» **DIRECTIONS**
From the listing below, copy only the lines from the line that contains "Turn this picture" to the line that contains "its own folds.", counting those two lines as part of the copy.

# start of DATASET

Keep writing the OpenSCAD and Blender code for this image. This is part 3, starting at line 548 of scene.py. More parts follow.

# end of DATASET
# start of DATASET

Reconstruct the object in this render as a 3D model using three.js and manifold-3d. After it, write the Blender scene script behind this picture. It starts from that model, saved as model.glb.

# end of DATASET
# start of DATASET

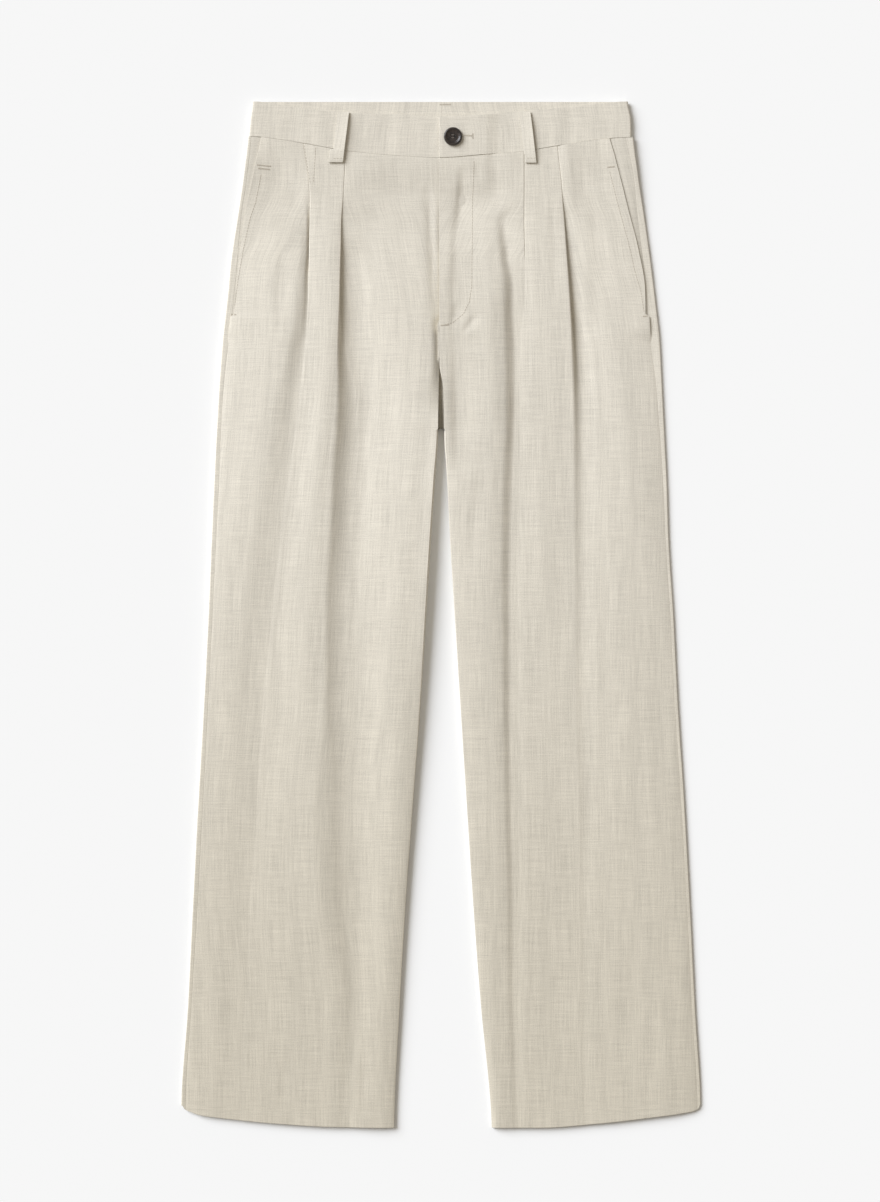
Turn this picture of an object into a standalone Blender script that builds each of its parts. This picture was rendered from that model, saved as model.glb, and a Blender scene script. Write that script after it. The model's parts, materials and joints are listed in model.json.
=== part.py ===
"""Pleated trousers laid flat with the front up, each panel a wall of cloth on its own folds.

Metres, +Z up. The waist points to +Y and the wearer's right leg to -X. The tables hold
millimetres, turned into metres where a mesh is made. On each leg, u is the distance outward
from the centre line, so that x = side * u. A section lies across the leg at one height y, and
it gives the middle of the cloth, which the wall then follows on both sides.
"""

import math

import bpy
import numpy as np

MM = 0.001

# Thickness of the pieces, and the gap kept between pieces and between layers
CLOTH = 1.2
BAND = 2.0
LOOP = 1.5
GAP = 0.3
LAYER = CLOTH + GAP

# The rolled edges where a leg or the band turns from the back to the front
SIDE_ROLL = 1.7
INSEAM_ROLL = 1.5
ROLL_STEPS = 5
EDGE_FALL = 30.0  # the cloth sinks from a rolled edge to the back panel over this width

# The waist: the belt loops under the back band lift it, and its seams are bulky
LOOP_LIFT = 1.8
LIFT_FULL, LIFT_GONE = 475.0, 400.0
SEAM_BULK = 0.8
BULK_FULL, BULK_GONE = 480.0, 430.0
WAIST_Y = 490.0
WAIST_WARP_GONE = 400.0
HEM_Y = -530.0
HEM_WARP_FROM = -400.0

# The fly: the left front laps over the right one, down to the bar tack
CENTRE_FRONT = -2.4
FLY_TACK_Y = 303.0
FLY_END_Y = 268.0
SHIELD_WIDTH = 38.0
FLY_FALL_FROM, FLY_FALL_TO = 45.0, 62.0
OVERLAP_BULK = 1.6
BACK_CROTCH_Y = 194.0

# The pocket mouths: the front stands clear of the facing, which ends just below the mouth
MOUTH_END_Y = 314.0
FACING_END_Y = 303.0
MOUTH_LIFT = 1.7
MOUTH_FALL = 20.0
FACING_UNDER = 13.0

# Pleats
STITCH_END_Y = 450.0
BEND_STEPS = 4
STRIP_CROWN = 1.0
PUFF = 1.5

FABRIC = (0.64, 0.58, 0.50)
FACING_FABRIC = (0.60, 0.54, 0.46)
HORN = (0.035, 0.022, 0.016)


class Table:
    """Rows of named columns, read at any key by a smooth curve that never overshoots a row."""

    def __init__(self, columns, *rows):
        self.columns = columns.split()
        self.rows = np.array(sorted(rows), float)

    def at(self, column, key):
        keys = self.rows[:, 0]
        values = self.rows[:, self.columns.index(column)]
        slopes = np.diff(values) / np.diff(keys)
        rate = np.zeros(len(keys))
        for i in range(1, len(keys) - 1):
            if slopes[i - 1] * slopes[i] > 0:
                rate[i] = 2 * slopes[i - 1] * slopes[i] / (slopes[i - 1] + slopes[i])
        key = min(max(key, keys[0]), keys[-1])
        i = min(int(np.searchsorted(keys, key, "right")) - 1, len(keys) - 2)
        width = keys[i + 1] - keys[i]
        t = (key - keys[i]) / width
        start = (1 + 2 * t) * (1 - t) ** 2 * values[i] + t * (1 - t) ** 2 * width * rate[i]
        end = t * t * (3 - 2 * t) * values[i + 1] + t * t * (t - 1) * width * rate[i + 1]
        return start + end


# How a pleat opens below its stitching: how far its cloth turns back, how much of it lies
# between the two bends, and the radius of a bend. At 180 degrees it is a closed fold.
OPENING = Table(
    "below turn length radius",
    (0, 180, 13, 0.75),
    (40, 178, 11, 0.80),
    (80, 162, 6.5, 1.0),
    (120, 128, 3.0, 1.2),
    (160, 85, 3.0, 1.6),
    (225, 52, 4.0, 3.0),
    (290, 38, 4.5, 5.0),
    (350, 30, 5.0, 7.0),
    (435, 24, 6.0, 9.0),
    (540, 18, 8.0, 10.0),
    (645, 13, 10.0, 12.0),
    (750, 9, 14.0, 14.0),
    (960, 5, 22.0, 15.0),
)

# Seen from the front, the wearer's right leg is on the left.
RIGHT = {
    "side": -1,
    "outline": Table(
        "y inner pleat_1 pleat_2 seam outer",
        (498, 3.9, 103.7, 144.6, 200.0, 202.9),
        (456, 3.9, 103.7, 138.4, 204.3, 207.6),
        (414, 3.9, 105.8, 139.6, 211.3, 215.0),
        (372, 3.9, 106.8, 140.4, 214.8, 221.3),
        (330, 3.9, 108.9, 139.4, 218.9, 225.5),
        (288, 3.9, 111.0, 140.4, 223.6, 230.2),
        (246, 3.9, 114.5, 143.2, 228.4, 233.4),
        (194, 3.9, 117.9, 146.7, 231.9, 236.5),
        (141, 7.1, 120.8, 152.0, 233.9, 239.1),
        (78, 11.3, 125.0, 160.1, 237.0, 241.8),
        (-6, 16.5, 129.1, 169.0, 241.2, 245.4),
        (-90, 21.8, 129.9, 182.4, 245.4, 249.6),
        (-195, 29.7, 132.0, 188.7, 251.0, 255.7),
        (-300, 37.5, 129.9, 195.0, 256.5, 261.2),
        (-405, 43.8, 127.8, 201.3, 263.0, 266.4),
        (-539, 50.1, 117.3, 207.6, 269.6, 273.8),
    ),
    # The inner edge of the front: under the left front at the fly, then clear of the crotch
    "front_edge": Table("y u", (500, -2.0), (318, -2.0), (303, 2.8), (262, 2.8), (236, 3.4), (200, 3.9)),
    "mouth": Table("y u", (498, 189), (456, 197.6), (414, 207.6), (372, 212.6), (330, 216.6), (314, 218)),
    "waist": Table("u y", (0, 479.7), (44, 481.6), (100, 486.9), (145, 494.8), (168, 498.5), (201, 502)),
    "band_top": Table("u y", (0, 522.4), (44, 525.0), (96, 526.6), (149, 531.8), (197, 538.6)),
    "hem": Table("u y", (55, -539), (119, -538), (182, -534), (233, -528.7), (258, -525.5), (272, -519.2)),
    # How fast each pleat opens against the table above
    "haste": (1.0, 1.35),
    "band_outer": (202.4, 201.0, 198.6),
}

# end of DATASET

» **EXPECTED OUTPUT**
Turn this picture of an object into a standalone Blender script that builds each of its parts. This picture was rendered from that model, saved as model.glb, and a Blender scene script. Write that script after it. The model's parts, materials and joints are listed in model.json.
=== part.py ===
"""Pleated trousers laid flat with the front up, each panel a wall of cloth on its own folds.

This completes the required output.